## [What you should do]
Retype everything in the listing, leaving each line exactly as it is.

## [Information shown]
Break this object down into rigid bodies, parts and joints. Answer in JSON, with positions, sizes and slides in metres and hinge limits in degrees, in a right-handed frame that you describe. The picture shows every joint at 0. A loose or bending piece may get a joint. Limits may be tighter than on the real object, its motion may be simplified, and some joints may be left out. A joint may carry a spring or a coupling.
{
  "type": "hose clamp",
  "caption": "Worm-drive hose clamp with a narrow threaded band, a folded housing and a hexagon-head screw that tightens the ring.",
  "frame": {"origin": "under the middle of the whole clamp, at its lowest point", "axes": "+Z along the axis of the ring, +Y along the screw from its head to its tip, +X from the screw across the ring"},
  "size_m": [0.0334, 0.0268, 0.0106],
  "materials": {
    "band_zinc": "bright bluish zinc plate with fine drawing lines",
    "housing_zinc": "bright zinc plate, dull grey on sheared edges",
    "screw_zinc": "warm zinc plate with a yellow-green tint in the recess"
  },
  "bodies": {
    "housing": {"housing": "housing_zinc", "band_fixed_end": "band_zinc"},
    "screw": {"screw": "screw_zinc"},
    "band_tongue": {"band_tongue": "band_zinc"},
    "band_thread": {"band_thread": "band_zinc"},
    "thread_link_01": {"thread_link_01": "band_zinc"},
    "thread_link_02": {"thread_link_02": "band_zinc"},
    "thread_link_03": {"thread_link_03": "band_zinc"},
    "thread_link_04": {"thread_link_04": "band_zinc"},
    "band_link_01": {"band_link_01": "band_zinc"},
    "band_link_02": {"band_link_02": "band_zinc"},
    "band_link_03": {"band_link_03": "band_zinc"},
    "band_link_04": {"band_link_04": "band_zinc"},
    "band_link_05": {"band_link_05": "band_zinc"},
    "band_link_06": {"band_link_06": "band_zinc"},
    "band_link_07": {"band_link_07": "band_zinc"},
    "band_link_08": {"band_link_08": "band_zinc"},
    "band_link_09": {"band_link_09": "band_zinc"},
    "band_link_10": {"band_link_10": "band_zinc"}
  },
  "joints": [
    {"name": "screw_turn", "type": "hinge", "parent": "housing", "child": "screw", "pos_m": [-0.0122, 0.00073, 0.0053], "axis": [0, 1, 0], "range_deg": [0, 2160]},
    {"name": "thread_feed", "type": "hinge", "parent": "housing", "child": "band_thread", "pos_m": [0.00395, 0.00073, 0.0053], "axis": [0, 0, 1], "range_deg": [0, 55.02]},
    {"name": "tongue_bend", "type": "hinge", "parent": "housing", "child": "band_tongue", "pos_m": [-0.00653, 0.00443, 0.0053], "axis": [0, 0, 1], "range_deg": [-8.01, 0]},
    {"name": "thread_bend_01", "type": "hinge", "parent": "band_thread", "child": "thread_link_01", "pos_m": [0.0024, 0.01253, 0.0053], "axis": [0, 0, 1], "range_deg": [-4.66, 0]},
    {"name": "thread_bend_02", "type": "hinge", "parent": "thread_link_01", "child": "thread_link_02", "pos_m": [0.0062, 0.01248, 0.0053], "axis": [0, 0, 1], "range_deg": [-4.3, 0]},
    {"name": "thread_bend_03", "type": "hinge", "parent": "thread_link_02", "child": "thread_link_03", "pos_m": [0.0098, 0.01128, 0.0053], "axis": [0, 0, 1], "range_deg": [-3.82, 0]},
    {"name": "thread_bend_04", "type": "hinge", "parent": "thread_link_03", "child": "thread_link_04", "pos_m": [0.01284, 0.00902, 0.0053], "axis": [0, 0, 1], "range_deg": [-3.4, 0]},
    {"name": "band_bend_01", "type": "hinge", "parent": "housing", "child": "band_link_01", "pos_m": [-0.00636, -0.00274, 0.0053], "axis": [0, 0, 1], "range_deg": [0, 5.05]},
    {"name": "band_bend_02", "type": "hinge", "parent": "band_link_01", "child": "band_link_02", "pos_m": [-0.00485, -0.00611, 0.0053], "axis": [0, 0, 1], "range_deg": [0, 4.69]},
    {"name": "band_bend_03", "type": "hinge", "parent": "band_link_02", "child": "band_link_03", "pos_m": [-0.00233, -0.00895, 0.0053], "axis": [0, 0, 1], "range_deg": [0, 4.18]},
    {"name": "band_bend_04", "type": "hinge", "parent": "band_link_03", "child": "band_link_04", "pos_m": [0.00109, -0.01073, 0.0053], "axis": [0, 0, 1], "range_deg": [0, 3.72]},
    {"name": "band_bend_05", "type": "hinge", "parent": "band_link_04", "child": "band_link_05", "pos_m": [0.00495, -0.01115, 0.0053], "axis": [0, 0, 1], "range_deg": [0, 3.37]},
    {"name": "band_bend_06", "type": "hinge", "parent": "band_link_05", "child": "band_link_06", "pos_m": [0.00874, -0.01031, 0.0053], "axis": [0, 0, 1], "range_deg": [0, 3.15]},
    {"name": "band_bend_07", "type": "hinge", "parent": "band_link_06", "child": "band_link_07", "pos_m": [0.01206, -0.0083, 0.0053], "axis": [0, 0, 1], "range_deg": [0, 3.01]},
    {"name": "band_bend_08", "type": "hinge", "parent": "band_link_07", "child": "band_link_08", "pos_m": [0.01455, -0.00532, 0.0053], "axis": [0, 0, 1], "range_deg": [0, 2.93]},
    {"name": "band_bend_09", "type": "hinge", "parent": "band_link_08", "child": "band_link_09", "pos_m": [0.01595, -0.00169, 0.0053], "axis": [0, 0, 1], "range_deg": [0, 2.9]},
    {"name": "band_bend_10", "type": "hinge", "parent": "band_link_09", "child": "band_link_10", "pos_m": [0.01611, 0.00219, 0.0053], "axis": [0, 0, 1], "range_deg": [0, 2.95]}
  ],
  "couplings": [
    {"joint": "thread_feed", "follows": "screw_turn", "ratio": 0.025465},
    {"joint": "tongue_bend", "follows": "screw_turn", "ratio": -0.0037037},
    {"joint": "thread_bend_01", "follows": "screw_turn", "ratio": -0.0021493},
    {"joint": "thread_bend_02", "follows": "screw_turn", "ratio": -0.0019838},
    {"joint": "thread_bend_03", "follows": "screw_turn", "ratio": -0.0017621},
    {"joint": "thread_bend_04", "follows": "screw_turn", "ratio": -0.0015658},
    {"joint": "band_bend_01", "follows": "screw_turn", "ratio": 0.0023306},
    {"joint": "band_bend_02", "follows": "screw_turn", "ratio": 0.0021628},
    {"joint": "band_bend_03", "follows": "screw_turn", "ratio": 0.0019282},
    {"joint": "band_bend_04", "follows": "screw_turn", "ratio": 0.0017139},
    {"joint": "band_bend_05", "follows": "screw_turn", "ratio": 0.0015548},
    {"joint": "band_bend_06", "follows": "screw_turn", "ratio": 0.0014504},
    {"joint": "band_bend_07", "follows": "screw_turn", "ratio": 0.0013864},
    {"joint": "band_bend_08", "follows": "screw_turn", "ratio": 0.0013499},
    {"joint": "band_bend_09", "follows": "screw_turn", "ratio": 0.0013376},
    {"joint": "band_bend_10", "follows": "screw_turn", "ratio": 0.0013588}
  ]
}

## [Task response]
Break this object down into rigid bodies, parts and joints. Answer in JSON, with positions, sizes and slides in metres and hinge limits in degrees, in a right-handed frame that you describe. The picture shows every joint at 0. A loose or bending piece may get a joint. Limits may be tighter than on the real object, its motion may be simplified, and some joints may be left out. A joint may carry a spring or a coupling.
{
  "type": "hose clamp",
  "caption": "Worm-drive hose clamp with a narrow threaded band, a folded housing and a hexagon-head screw that tightens the ring.",
  "frame": {"origin": "under the middle of the whole clamp, at its lowest point", "axes": "+Z along the axis of the ring, +Y along the screw from its head to its tip, +X from the screw across the ring"},
  "size_m": [0.0334, 0.0268, 0.0106],
  "materials": {
    "band_zinc": "bright bluish zinc plate with fine drawing lines",
    "housing_zinc": "bright zinc plate, dull grey on sheared edges",
    "screw_zinc": "warm zinc plate with a yellow-green tint in the recess"
  },
  "bodies": {
    "housing": {"housing": "housing_zinc", "band_fixed_end": "band_zinc"},
    "screw": {"screw": "screw_zinc"},
    "band_tongue": {"band_tongue": "band_zinc"},
    "band_thread": {"band_thread": "band_zinc"},
    "thread_link_01": {"thread_link_01": "band_zinc"},
    "thread_link_02": {"thread_link_02": "band_zinc"},
    "thread_link_03": {"thread_link_03": "band_zinc"},
    "thread_link_04": {"thread_link_04": "band_zinc"},
    "band_link_01": {"band_link_01": "band_zinc"},
    "band_link_02": {"band_link_02": "band_zinc"},
    "band_link_03": {"band_link_03": "band_zinc"},
    "band_link_04": {"band_link_04": "band_zinc"},
    "band_link_05": {"band_link_05": "band_zinc"},
    "band_link_06": {"band_link_06": "band_zinc"},
    "band_link_07": {"band_link_07": "band_zinc"},
    "band_link_08": {"band_link_08": "band_zinc"},
    "band_link_09": {"band_link_09": "band_zinc"},
    "band_link_10": {"band_link_10": "band_zinc"}
  },
  "joints": [
    {"name": "screw_turn", "type": "hinge", "parent": "housing", "child": "screw", "pos_m": [-0.0122, 0.00073, 0.0053], "axis": [0, 1, 0], "range_deg": [0, 2160]},
    {"name": "thread_feed", "type": "hinge", "parent": "housing", "child": "band_thread", "pos_m": [0.00395, 0.00073, 0.0053], "axis": [0, 0, 1], "range_deg": [0, 55.02]},
    {"name": "tongue_bend", "type": "hinge", "parent": "housing", "child": "band_tongue", "pos_m": [-0.00653, 0.00443, 0.0053], "axis": [0, 0, 1], "range_deg": [-8.01, 0]},
    {"name": "thread_bend_01", "type": "hinge", "parent": "band_thread", "child": "thread_link_01", "pos_m": [0.0024, 0.01253, 0.0053], "axis": [0, 0, 1], "range_deg": [-4.66, 0]},
    {"name": "thread_bend_02", "type": "hinge", "parent": "thread_link_01", "child": "thread_link_02", "pos_m": [0.0062, 0.01248, 0.0053], "axis": [0, 0, 1], "range_deg": [-4.3, 0]},
    {"name": "thread_bend_03", "type": "hinge", "parent": "thread_link_02", "child": "thread_link_03", "pos_m": [0.0098, 0.01128, 0.0053], "axis": [0, 0, 1], "range_deg": [-3.82, 0]},
    {"name": "thread_bend_04", "type": "hinge", "parent": "thread_link_03", "child": "thread_link_04", "pos_m": [0.01284, 0.00902, 0.0053], "axis": [0, 0, 1], "range_deg": [-3.4, 0]},
    {"name": "band_bend_01", "type": "hinge", "parent": "housing", "child": "band_link_01", "pos_m": [-0.00636, -0.00274, 0.0053], "axis": [0, 0, 1], "range_deg": [0, 5.05]},
    {"name": "band_bend_02", "type": "hinge", "parent": "band_link_01", "child": "band_link_02", "pos_m": [-0.00485, -0.00611, 0.0053], "axis": [0, 0, 1], "range_deg": [0, 4.69]},
    {"name": "band_bend_03", "type": "hinge", "parent": "band_link_02", "child": "band_link_03", "pos_m": [-0.00233, -0.00895, 0.0053], "axis": [0, 0, 1], "range_deg": [0, 4.18]},
    {"name": "band_bend_04", "type": "hinge", "parent": "band_link_03", "child": "band_link_04", "pos_m": [0.00109, -0.01073, 0.0053], "axis": [0, 0, 1], "range_deg": [0, 3.72]},
    {"name": "band_bend_05", "type": "hinge", "parent": "band_link_04", "child": "band_link_05", "pos_m": [0.00495, -0.01115, 0.0053], "axis": [0, 0, 1], "range_deg": [0, 3.37]},
    {"name": "band_bend_06", "type": "hinge", "parent": "band_link_05", "child": "band_link_06", "pos_m": [0.00874, -0.01031, 0.0053], "axis": [0, 0, 1], "range_deg": [0, 3.15]},
    {"name": "band_bend_07", "type": "hinge", "parent": "band_link_06", "child": "band_link_07", "pos_m": [0.01206, -0.0083, 0.0053], "axis": [0, 0, 1], "range_deg": [0, 3.01]},
    {"name": "band_bend_08", "type": "hinge", "parent": "band_link_07", "child": "band_link_08", "pos_m": [0.01455, -0.00532, 0.0053], "axis": [0, 0, 1], "range_deg": [0, 2.93]},
    {"name": "band_bend_09", "type": "hinge", "parent": "band_link_08", "child": "band_link_09", "pos_m": [0.01595, -0.00169, 0.0053], "axis": [0, 0, 1], "range_deg": [0, 2.9]},
    {"name": "band_bend_10", "type": "hinge", "parent": "band_link_09", "child": "band_link_10", "pos_m": [0.01611, 0.00219, 0.0053], "axis": [0, 0, 1], "range_deg": [0, 2.95]}
  ],
  "couplings": [
    {"joint": "thread_feed", "follows": "screw_turn", "ratio": 0.025465},
    {"joint": "tongue_bend", "follows": "screw_turn", "ratio": -0.0037037},
    {"joint": "thread_bend_01", "follows": "screw_turn", "ratio": -0.0021493},
    {"joint": "thread_bend_02", "follows": "screw_turn", "ratio": -0.0019838},
    {"joint": "thread_bend_03", "follows": "screw_turn", "ratio": -0.0017621},
    {"joint": "thread_bend_04", "follows": "screw_turn", "ratio": -0.0015658},
    {"joint": "band_bend_01", "follows": "screw_turn", "ratio": 0.0023306},
    {"joint": "band_bend_02", "follows": "screw_turn", "ratio": 0.0021628},
    {"joint": "band_bend_03", "follows": "screw_turn", "ratio": 0.0019282},
    {"joint": "band_bend_04", "follows": "screw_turn", "ratio": 0.0017139},
    {"joint": "band_bend_05", "follows": "screw_turn", "ratio": 0.0015548},
    {"joint": "band_bend_06", "follows": "screw_turn", "ratio": 0.0014504},
    {"joint": "band_bend_07", "follows": "screw_turn", "ratio": 0.0013864},
    {"joint": "band_bend_08", "follows": "screw_turn", "ratio": 0.0013499},
    {"joint": "band_bend_09", "follows": "screw_turn", "ratio": 0.0013376},
    {"joint": "band_bend_10", "follows": "screw_turn", "ratio": 0.0013588}
  ]
}